InterpretedCode constructor drops metadata

The InterpretedCode constructor calls super(null, new ArrayList<>()) — always null prototype. Any metadata (prototype, attributes, subName, packageName) must be set AFTER construction.

withCapturedVars creates a new object

InterpretedCode.withCapturedVars() creates a fresh InterpretedCode. It must copy all metadata fields from the original. The CREATE_CLOSURE opcode at runtime uses this method.

Closure detection is aggressive

collectVisiblePerlVariables() in BytecodeCompiler captures ALL visible my variables, even if the anonymous sub doesn't reference them. This means sub() { 1 } inside a scope with my $x will go through CREATE_CLOSURE instead of LOAD_CONST. The closure copy must preserve metadata.

Parser disambiguation depends on RuntimeCode fields

SubroutineParser.java:172-184 checks existsGlobalCodeRef(fullName) and then requires one of: methodHandle != null, compilerSupplier != null, isBuiltin, prototype != null, or attributes != null. In interpreter mode, InterpretedCode often has none of these set (methodHandle is null, prototype is null). The parser then treats the bareword as unknown, causing FOO ? to be parsed as regex instead of ternary.
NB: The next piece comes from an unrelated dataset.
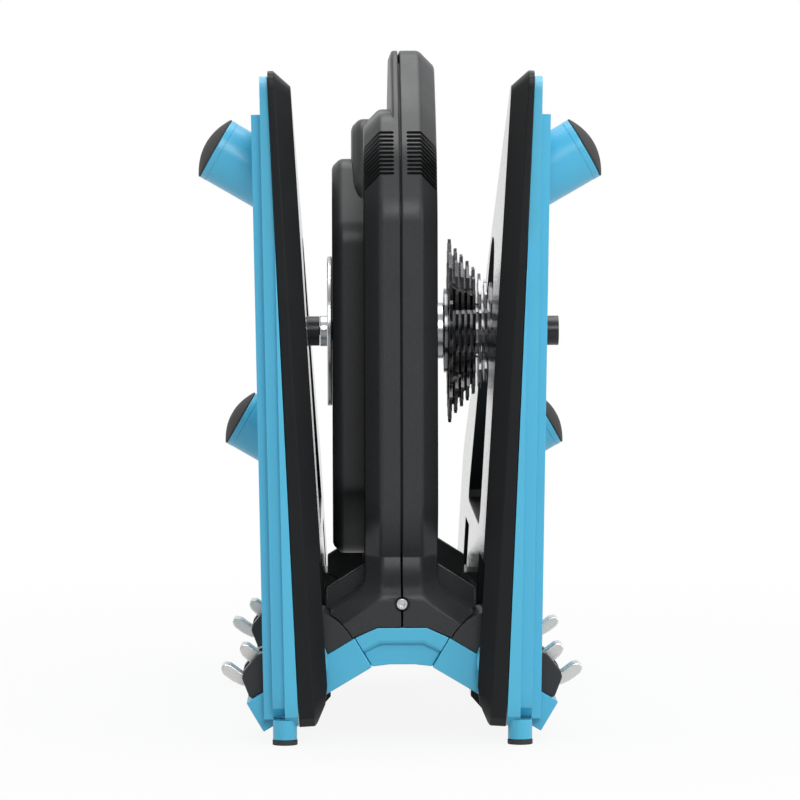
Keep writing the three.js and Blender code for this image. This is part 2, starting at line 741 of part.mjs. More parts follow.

STORE_GLOB expects RuntimeScalar

BytecodeInterpreter.java line 1508: ((RuntimeGlob) registers[globReg]).set((RuntimeScalar) registers[valueReg]). If the value register contains a RuntimeList (from a method call), this throws ClassCastException. The BytecodeCompiler must ensure scalar context for glob assignment RHS.

Opcode contiguity is critical

JVM uses tableswitch (O(1)) for dense opcode ranges. Gaps cause lookupswitch (O(log n)) — 10-15% performance hit. Always use sequential opcode numbers. Run dev/tools/check_opcodes.pl after changes.

Disassembly cases are mandatory

Every new opcode MUST have a disassembly case in InterpretedCode.java. Missing cases cause PC misalignment — the disassembler doesn't advance past the opcode's operands, corrupting all subsequent output.